Lift out, unaltered, the lines of the material below between the line holding "box = Compound(list(pieces.values())).bounding_box()" and the line holding "in imported if", counting both.

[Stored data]

----------------

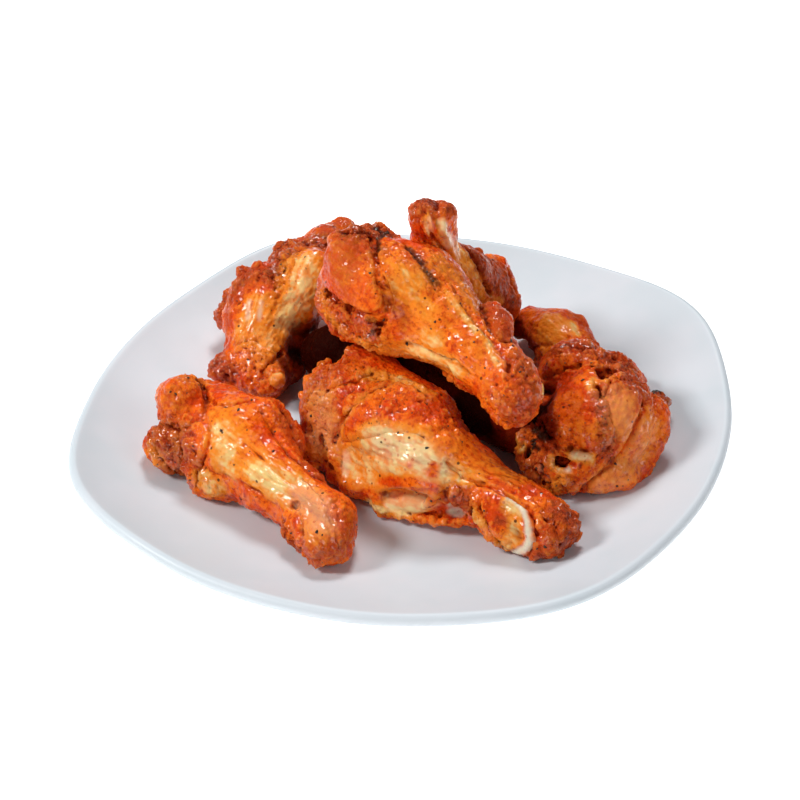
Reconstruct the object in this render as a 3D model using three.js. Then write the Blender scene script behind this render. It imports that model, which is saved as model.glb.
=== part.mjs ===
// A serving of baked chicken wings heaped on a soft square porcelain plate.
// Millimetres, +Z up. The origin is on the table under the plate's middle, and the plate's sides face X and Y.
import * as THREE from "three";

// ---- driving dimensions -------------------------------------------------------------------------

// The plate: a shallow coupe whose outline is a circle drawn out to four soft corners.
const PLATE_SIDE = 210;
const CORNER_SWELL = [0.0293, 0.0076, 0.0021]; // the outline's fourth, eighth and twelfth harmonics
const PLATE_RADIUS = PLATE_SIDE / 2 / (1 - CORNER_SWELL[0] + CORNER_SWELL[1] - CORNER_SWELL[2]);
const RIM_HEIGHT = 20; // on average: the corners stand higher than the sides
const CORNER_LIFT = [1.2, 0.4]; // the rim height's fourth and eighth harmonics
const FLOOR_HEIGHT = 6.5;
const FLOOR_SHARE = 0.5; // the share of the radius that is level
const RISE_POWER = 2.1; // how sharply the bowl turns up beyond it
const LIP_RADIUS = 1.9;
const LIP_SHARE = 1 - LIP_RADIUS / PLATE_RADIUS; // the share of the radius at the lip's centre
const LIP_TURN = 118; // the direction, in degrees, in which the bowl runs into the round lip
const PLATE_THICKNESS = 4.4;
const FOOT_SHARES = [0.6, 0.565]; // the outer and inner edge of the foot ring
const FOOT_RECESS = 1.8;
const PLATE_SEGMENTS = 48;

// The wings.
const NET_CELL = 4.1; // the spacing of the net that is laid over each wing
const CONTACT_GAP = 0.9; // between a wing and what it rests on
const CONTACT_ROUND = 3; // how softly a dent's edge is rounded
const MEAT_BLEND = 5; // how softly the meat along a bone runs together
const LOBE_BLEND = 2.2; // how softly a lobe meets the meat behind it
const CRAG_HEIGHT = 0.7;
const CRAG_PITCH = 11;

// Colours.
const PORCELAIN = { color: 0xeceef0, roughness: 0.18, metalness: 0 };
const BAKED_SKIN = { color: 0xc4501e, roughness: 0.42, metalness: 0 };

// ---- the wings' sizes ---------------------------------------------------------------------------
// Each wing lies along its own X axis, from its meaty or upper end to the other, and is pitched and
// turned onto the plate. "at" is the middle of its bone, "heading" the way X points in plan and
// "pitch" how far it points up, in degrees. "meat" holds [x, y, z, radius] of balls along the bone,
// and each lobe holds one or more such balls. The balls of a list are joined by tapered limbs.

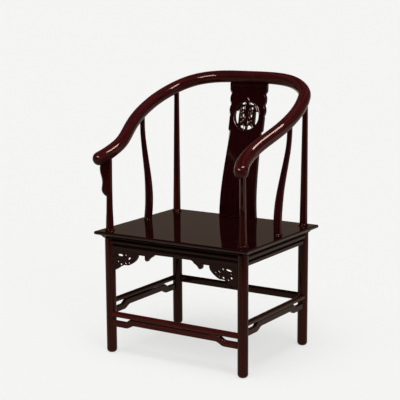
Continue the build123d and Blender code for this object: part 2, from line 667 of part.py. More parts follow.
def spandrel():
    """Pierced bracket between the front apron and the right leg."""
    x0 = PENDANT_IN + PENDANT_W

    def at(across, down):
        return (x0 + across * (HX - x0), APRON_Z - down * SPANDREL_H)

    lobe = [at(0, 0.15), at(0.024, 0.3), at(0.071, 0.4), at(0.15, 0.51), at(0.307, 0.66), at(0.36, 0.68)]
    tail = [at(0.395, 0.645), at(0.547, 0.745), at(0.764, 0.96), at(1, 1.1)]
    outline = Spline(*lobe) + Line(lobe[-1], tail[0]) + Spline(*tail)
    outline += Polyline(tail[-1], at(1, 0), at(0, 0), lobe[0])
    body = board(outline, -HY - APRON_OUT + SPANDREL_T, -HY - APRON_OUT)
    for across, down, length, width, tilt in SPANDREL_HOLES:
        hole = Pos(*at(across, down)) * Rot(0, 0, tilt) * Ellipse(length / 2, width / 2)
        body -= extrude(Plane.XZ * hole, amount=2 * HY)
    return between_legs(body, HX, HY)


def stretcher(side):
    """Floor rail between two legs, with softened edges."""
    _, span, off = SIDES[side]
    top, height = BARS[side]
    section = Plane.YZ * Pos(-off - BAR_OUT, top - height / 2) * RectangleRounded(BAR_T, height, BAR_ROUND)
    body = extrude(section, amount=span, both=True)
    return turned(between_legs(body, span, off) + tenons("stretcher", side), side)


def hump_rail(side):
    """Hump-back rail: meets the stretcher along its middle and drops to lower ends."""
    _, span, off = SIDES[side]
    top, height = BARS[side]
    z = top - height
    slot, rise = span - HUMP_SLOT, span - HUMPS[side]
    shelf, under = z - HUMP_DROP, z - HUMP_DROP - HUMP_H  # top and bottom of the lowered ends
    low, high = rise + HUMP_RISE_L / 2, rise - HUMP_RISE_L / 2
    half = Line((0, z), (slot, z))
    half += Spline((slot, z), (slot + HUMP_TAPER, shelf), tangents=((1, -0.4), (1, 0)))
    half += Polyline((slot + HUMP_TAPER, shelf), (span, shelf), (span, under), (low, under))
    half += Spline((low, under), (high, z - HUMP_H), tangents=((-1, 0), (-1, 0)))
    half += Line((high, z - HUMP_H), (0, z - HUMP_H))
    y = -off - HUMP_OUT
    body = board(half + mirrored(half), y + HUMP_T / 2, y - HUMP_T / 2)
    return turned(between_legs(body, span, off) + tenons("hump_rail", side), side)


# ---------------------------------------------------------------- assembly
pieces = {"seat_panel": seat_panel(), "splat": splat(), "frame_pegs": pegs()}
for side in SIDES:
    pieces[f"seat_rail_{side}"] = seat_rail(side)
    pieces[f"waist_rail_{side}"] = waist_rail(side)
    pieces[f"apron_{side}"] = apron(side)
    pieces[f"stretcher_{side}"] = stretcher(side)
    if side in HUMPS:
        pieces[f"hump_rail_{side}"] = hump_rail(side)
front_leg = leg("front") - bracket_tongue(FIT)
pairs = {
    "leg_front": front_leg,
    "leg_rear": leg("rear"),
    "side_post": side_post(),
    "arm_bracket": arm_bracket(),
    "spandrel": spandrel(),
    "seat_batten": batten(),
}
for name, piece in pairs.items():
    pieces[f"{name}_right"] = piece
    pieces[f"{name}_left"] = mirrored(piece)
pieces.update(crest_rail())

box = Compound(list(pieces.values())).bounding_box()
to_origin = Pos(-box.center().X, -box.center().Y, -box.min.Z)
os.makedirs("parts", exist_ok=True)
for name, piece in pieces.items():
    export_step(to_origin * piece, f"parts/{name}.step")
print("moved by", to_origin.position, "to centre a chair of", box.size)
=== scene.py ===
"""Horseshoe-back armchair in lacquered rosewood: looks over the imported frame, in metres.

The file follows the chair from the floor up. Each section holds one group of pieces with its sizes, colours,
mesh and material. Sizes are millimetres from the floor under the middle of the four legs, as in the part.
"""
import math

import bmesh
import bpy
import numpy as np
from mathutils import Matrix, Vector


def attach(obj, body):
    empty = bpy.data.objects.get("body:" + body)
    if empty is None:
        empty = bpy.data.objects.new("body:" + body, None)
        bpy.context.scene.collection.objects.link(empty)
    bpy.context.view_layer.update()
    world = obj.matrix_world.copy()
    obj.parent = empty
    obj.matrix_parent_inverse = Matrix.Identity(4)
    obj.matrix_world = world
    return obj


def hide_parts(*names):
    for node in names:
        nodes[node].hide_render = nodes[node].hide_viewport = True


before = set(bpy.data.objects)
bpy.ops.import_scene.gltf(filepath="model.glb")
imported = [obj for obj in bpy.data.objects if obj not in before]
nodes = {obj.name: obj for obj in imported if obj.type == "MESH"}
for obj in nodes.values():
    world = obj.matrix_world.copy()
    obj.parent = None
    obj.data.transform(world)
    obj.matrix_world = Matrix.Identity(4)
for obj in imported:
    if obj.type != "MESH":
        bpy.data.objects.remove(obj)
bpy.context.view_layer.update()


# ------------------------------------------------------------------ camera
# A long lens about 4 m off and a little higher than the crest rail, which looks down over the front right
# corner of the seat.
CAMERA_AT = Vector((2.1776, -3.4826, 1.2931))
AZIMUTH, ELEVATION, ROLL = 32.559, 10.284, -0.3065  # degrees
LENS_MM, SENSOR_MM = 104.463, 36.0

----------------

**WRITTEN ANSWER**.
box = Compound(list(pieces.values())).bounding_box()
to_origin = Pos(-box.center().X, -box.center().Y, -box.min.Z)
os.makedirs("parts", exist_ok=True)
for name, piece in pieces.items():
    export_step(to_origin * piece, f"parts/{name}.step")
print("moved by", to_origin.position, "to centre a chair of", box.size)
=== scene.py ===
"""Horseshoe-back armchair in lacquered rosewood: looks over the imported frame, in metres.

The file follows the chair from the floor up. Each section holds one group of pieces with its sizes, colours,
mesh and material. Sizes are millimetres from the floor under the middle of the four legs, as in the part.
"""
import math

import bmesh
import bpy
import numpy as np
from mathutils import Matrix, Vector


def attach(obj, body):
    empty = bpy.data.objects.get("body:" + body)
    if empty is None:
        empty = bpy.data.objects.new("body:" + body, None)
        bpy.context.scene.collection.objects.link(empty)
    bpy.context.view_layer.update()
    world = obj.matrix_world.copy()
    obj.parent = empty
    obj.matrix_parent_inverse = Matrix.Identity(4)
    obj.matrix_world = world
    return obj


def hide_parts(*names):
    for node in names:
        nodes[node].hide_render = nodes[node].hide_viewport = True


before = set(bpy.data.objects)
bpy.ops.import_scene.gltf(filepath="model.glb")
imported = [obj for obj in bpy.data.objects if obj not in before]
nodes = {obj.name: obj for obj in imported if obj.type == "MESH"}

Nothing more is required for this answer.